* **Exercise materials**:
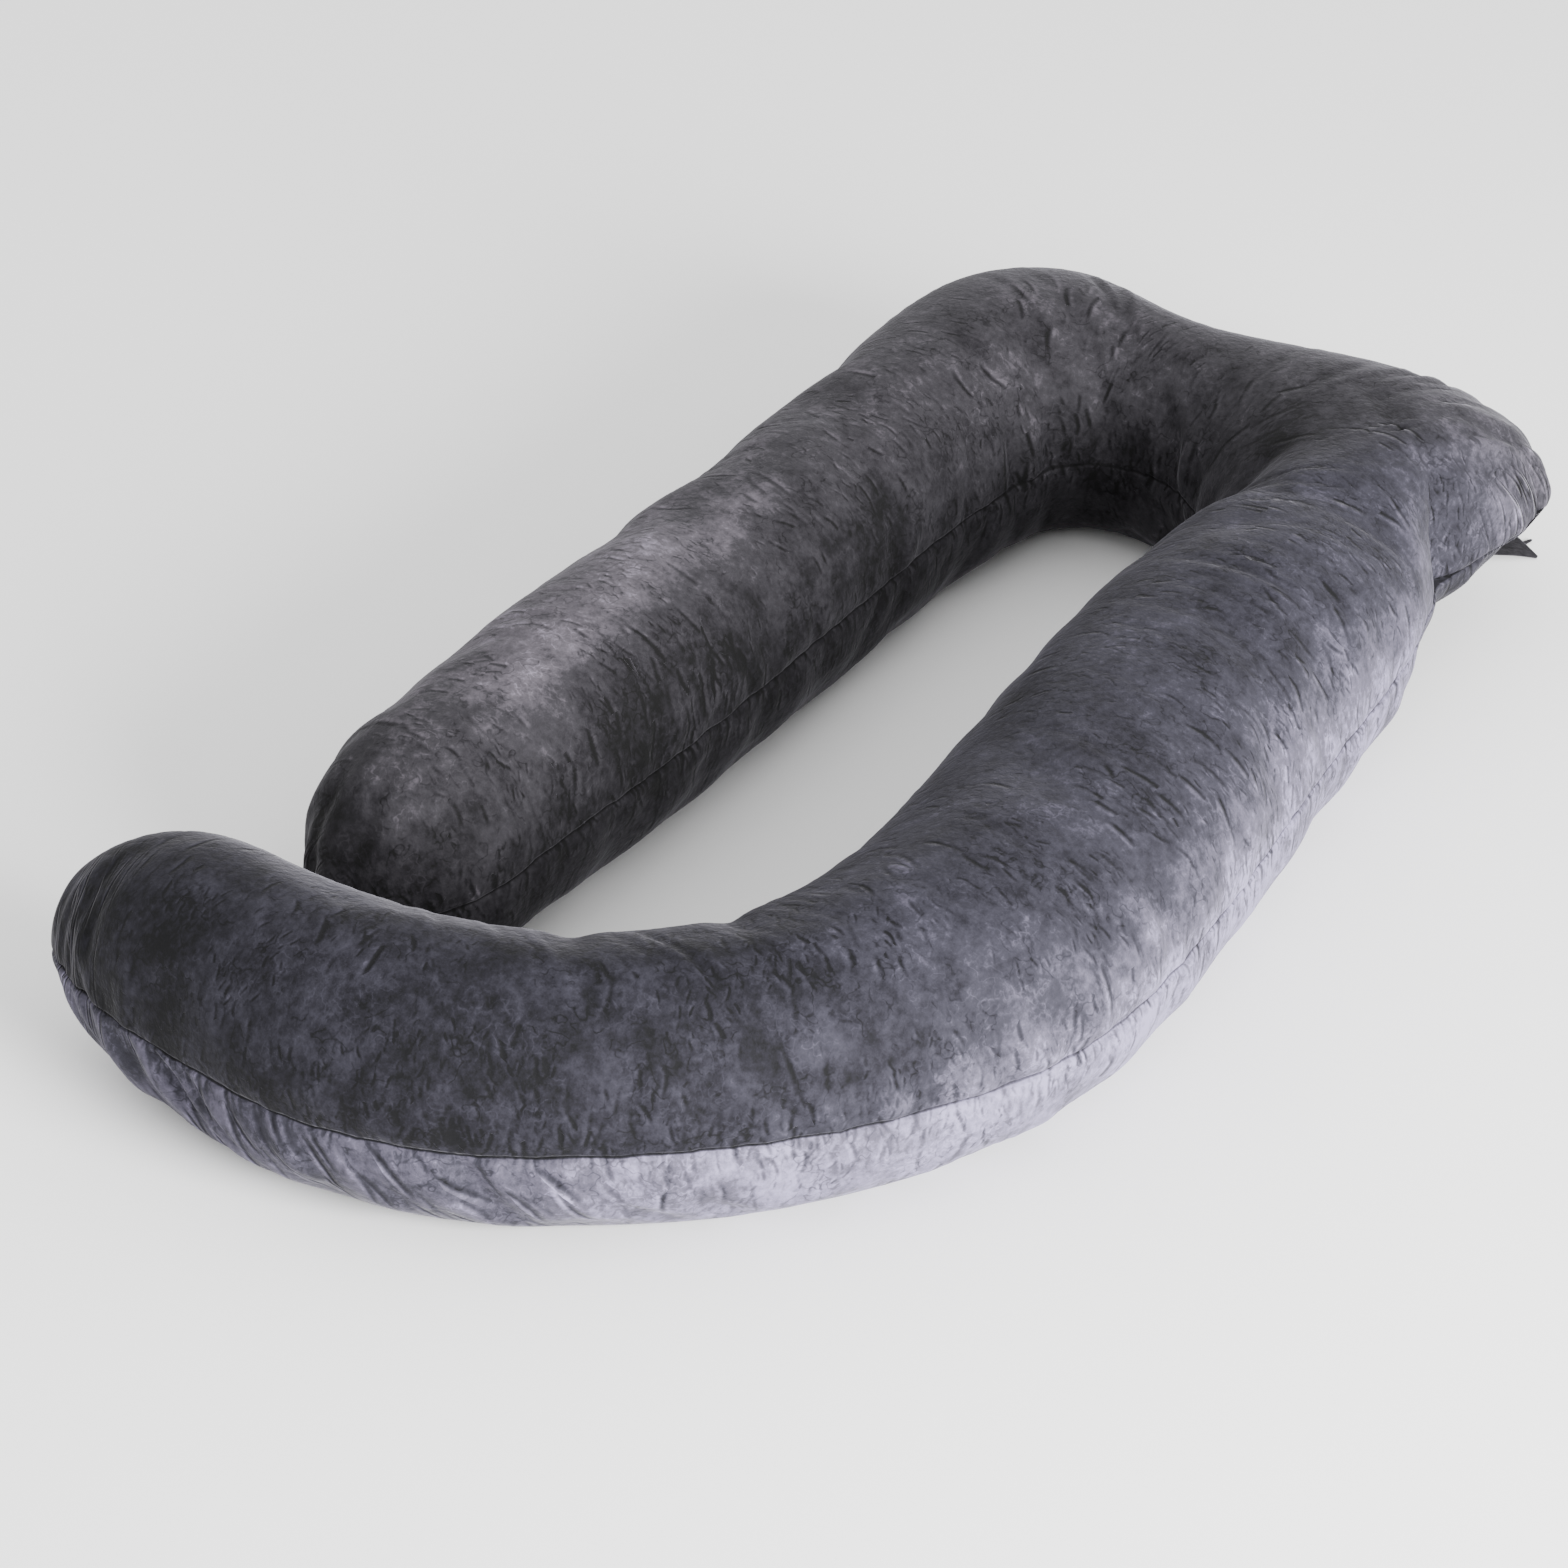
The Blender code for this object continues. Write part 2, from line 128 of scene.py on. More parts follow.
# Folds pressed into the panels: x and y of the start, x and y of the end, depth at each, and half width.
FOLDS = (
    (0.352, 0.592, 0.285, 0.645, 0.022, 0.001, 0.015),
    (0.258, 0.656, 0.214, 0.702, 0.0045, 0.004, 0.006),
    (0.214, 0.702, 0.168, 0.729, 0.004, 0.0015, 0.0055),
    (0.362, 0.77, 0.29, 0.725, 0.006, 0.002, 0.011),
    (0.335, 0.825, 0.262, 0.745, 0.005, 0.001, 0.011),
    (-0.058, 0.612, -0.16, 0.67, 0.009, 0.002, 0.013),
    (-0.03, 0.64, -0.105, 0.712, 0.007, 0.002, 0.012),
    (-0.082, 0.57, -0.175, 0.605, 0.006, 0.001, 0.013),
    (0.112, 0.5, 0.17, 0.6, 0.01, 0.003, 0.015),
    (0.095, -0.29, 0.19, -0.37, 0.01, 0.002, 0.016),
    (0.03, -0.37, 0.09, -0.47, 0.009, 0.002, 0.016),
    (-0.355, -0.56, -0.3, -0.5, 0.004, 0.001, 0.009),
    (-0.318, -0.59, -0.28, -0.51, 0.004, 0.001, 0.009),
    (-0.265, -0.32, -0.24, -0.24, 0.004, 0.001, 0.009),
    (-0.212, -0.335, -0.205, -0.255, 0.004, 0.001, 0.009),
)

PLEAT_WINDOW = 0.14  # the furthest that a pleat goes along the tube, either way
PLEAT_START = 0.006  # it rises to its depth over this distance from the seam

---

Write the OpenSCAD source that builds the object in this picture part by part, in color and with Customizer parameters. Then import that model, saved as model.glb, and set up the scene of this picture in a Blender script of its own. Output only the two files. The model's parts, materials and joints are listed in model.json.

* * *

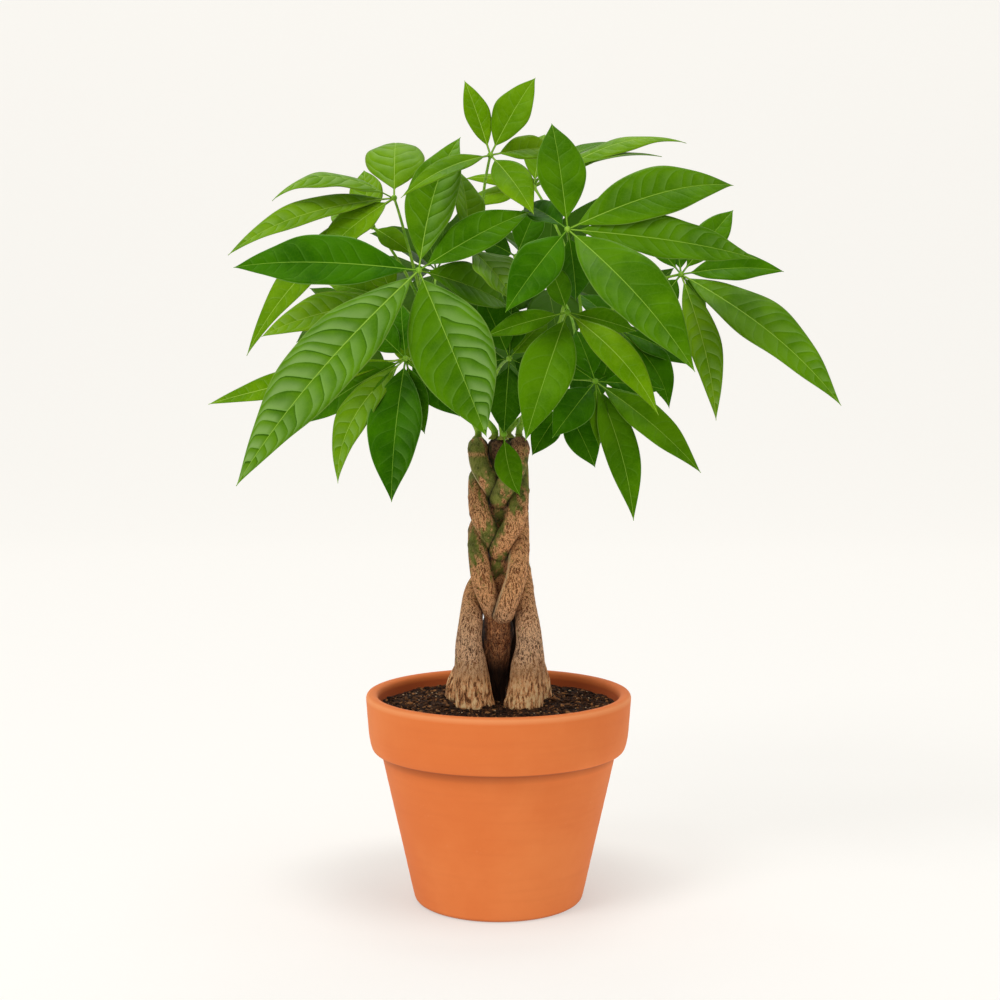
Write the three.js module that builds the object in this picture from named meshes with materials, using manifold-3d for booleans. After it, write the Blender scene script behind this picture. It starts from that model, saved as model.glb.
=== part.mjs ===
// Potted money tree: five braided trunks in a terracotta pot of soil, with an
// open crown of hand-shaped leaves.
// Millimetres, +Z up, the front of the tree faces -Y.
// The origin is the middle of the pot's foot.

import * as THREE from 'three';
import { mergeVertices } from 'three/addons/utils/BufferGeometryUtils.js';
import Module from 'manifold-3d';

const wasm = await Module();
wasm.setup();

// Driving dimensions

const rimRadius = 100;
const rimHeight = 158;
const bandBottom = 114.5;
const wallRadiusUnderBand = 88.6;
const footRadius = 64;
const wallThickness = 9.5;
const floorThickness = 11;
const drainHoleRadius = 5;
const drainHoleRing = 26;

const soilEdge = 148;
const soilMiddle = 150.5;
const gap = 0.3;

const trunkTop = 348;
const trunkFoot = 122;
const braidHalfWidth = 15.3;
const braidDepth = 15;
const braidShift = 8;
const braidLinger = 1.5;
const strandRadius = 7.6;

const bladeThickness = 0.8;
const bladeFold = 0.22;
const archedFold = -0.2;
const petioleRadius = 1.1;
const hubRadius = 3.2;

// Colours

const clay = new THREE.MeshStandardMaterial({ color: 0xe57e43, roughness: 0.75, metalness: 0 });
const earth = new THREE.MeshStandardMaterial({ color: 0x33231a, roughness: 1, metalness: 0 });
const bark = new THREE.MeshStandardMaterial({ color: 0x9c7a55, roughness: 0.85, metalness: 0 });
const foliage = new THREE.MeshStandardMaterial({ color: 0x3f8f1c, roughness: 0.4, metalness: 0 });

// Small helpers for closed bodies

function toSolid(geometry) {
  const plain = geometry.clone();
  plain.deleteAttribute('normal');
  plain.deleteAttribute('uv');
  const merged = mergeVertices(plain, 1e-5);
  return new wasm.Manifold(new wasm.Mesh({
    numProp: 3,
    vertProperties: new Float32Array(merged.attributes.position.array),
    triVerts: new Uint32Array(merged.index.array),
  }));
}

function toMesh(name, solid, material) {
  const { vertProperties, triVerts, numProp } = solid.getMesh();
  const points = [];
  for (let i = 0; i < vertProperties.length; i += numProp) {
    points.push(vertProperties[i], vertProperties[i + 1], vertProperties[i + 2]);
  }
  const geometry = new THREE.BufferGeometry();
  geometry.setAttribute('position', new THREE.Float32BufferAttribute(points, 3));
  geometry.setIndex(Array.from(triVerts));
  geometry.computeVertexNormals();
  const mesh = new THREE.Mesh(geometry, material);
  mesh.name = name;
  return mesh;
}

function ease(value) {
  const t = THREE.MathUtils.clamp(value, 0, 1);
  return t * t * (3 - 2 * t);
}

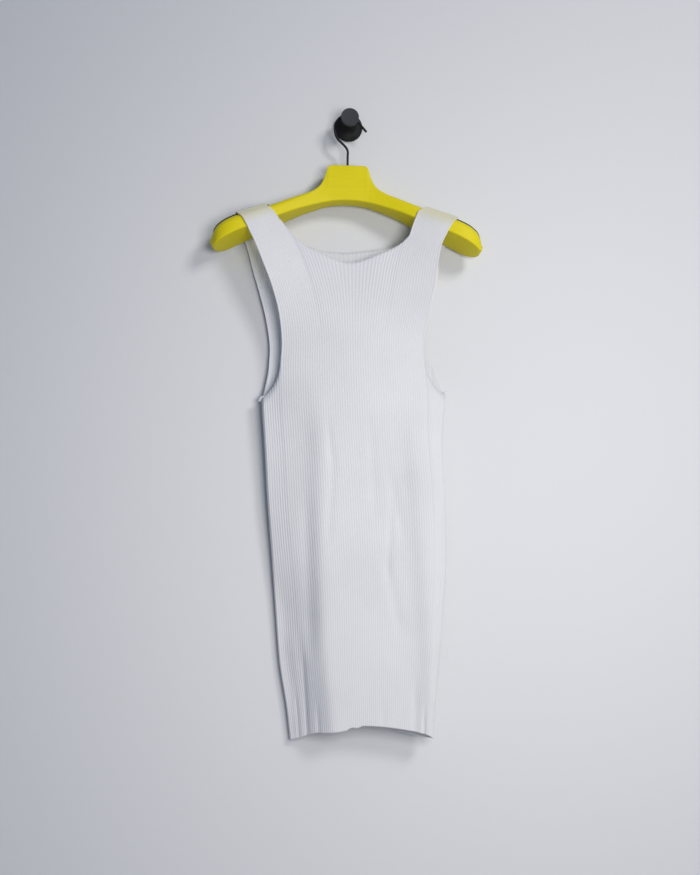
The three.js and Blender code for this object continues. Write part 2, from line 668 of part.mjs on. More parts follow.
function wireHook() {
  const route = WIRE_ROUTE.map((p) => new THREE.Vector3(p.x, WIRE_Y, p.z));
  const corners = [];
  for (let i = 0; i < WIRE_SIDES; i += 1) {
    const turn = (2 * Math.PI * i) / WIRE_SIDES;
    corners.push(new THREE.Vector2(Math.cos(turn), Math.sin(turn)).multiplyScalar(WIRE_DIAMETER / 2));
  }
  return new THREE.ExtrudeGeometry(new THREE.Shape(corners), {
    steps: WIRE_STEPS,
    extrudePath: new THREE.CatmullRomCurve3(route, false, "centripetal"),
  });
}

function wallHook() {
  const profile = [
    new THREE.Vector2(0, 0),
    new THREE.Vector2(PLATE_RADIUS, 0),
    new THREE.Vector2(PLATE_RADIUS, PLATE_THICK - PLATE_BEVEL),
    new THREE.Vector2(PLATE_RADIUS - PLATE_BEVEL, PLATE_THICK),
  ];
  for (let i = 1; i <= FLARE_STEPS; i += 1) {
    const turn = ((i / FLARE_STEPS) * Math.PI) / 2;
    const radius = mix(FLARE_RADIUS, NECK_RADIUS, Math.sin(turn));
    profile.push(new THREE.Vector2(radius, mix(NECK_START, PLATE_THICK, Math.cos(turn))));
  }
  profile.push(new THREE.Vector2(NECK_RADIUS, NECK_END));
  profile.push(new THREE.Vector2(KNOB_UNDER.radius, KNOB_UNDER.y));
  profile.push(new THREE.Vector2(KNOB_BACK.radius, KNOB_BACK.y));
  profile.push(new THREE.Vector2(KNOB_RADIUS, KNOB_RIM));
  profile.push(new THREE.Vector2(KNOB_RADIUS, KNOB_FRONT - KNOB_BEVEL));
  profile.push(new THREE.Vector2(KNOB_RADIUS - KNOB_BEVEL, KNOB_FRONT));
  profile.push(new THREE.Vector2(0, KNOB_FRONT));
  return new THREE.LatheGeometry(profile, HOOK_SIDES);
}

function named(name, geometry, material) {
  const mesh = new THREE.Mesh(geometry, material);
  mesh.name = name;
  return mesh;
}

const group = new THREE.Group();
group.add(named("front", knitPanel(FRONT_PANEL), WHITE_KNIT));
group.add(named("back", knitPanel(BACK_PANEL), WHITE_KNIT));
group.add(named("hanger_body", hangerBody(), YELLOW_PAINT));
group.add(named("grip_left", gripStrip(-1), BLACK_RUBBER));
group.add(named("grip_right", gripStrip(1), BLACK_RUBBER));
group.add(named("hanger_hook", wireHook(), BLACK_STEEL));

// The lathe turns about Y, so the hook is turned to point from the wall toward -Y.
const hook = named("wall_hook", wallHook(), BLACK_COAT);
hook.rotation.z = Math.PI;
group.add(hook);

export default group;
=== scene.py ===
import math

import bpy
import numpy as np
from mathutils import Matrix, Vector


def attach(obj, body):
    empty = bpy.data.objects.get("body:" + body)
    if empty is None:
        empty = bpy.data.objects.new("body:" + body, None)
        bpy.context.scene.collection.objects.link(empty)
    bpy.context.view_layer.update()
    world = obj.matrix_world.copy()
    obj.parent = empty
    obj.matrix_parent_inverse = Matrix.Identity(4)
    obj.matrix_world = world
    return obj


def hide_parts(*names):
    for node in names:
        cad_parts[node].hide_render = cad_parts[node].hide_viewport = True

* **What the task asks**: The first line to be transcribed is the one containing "wall toward -Y.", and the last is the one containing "obj.matrix_world = world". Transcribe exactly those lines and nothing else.

* **Full output**:
// The lathe turns about Y, so the hook is turned to point from the wall toward -Y.
const hook = named("wall_hook", wallHook(), BLACK_COAT);
hook.rotation.z = Math.PI;
group.add(hook);

export default group;
=== scene.py ===
import math

import bpy
import numpy as np
from mathutils import Matrix, Vector


def attach(obj, body):
    empty = bpy.data.objects.get("body:" + body)
    if empty is None:
        empty = bpy.data.objects.new("body:" + body, None)
        bpy.context.scene.collection.objects.link(empty)
    bpy.context.view_layer.update()
    world = obj.matrix_world.copy()
    obj.parent = empty
    obj.matrix_parent_inverse = Matrix.Identity(4)
    obj.matrix_world = world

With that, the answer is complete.